Eric Mvukiyehe research areas mapa

Where I do research & support operational work

1. Political Economy

This research lies at the intersection between Security Peace and Conflict and Political Economy. It investigates the link between employment opportunities and social stability in fragile states, with an emphasis on various channels through which economic assistance programs can relax constraints to social order. While conventional wisdom holds that poverty and unemployment are empirically linked to social instability, theoretical mechanisms remain underspecified, and credible empirical evidence is limited. This has resulted in a frozen debate. My research seeks to advance this agenda through a three-pronged strategy. First, building on social contract theory and the classical framework of societal responses to interventions, I develop a theoretical framework specifying causal mechanisms linking employment opportunities and social stability outcomes in a nuanced way, and outlining conditions under which different types of employment interventions (e.g., demand-side vs. supply-side) may influence a variety of social stability outcomes. Second, this research draws on rich, original data from a dozen randomized controlled trials of a variety of employment programs that provide work opportunities to tens of thousands of households in diverse settings to identify causal effects. In particular, it leverages a six-country randomized controlled trials initiative of public works programs (PWPs) with harmonized designs and outcome measurements in four countries in Africa and the Middle East. Third, this research strand also encompasses an empirical investigation of the additional sociopolitical externalities of employment opportunities, including international and internal migration, socio-political trust, and religious enforcement, among others. Taken together, these works suggest that under certain conditions, employment opportunities can trigger diverse mechanisms and influence a wide variety of outcomes, both directly and indirectly, thereby providing a more comprehensive picture of how employment opportunities shape social order from below.

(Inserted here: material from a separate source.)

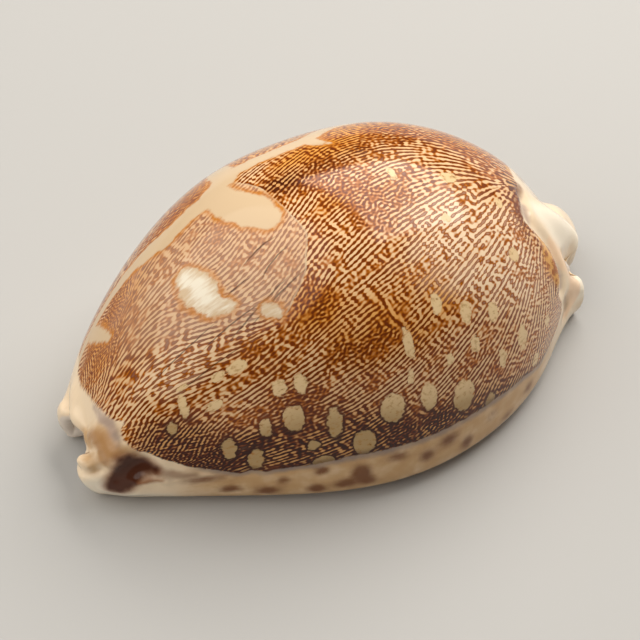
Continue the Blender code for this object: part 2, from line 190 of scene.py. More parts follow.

2. Security, Peace & Conflict

This research centers around the micro-foundations of peacekeeping and peacebuilding interventions in conflict and post-conflict processes, with a focus on the role of third-party actors in alleviating information asymmetries between elites and the masses and anchoring coordination. This research was motivated by the seeming disconnect between nationally driven peace efforts and local realities, and by insights that, while macro-level processes (whether autonomous or externally driven) may be necessary for order restoration, they are not sufficient to restore or create stable, self-sustaining order. My research aimed to help bridge this gap through theoretical and empirical efforts. It examines how constraints such as information asymmetries between elites and masses, voter coordination, and social dislocations preclude the formation of stable sociopolitical equilibria, and the role of third-party actors in addressing such constraints. It also evaluates how security and non-security strategies in peacebuilding interventions interact with local institutions and processes to shape sociopolitical orders from below. Another dimension of my research in this strand focuses on the link between employment and social stability in fragile states, which is covered under the “Political Economy” area.

3. Governance & Institutional Reforms

The governance and institutional reforms in the context of (decentralized) public goods provision under weak state capacity research strand examines the origins of social norms and informal institutions that facilitate cooperation and collective action particularly in fragile states. This research is motivated by the recognition that social order and public goods can be provided and collective action organized effectively, even without strong central authority. At its core, this research seeks to investigate the effectiveness of foreign-funded efforts to build (new) local institutions relative to an alternative approach that focuses on strengthening existing local institutions’ capacity to provide public goods and to resolve local disputes. Part of this research also seeks to investigate whether small-scale, externally funded and driven interventions can alter patterns of social interactions and capacity for collective action. Another part of this research seeks to investigate the conditions under which decentralized and informal institutions can enhance accountability in public goods provision, facilitate collective action and promote social cohesion. Finally, another aspect of this research focuses on civil service reforms in the context of fragile states and implications for state capacity and service delivery. It specifically focuses on how the selection of bureaucrats can be improved and intra-civil service corruption be reduced under weak state capacity.

4. Women’s Agency & Empowerment

The women’s economic and political empowerment focuses on spousal information in improving women’s labor market outcomes, gender gaps in political preferences, the barriers to women’s political participation, and the prevention of violence against women. Despite a steady increase in the convergence of socioeconomic roles between men and women in the past decades, significant gender disparities persist, and gender equality remains elusive, particularly in developing countries. These gender gaps have been remarkably persistent despite sustained policy efforts to reduce them, and the empirical literature to adjudicate among many competing theoretical claims remains thin. My nascent but vibrant research agenda seeks to better understand constraints to women’s empowerment and to investigate, through field experiments, how different policies and programmatic interventions can help relax them. This research focuses on two sets of inter-related issues: (i) the link between economic opportunities, spousal information inside the household and in the labor market as well as their consequences for intra-household bargaining, economic empowerment and intimate partner violence; and (ii) the link between political information from a variety of sources and women’s agency, preference formation, and political empowerment and participation.

5. Other Work (Public Health)

Aside from the four primary research areas, my work also focuses on investigating the effects of a variety of development interventions, including employment programs or WASH on health (public, child and mental) outcomes. I am currently the PI on a 4-year, NIH-funded project entitled, “Effects of parents’ participation in public work programs on children’s health and education in select low- and middle-income countries,” which leverages six of previous public works RCTs in the DRC, Egypt and Tunisia to investigate long-run impacts of public works investments on child outcomes broadly defined to include child labor, health and education, among others. This project involves Co-PIs from Fordham University, the University of Pennsylvania, University of Carleton, American University in Cairo, the Mediterranean School of Business in Tunisia and the Protestant University in Congo. I also have ongoing research projects that investigate: (i) the potential for online labor markets and jobs matching interventions to provide new opportunities to the poor and vulnerable individuals; (ii) the political economy of state legitimacy and tax morale in fragile settings; (iii) the micro-foundations of civilian protection and preferences in conflict and post-conflict processes; and (iv) potential complementarities and substitution between the state and local or traditional institutions.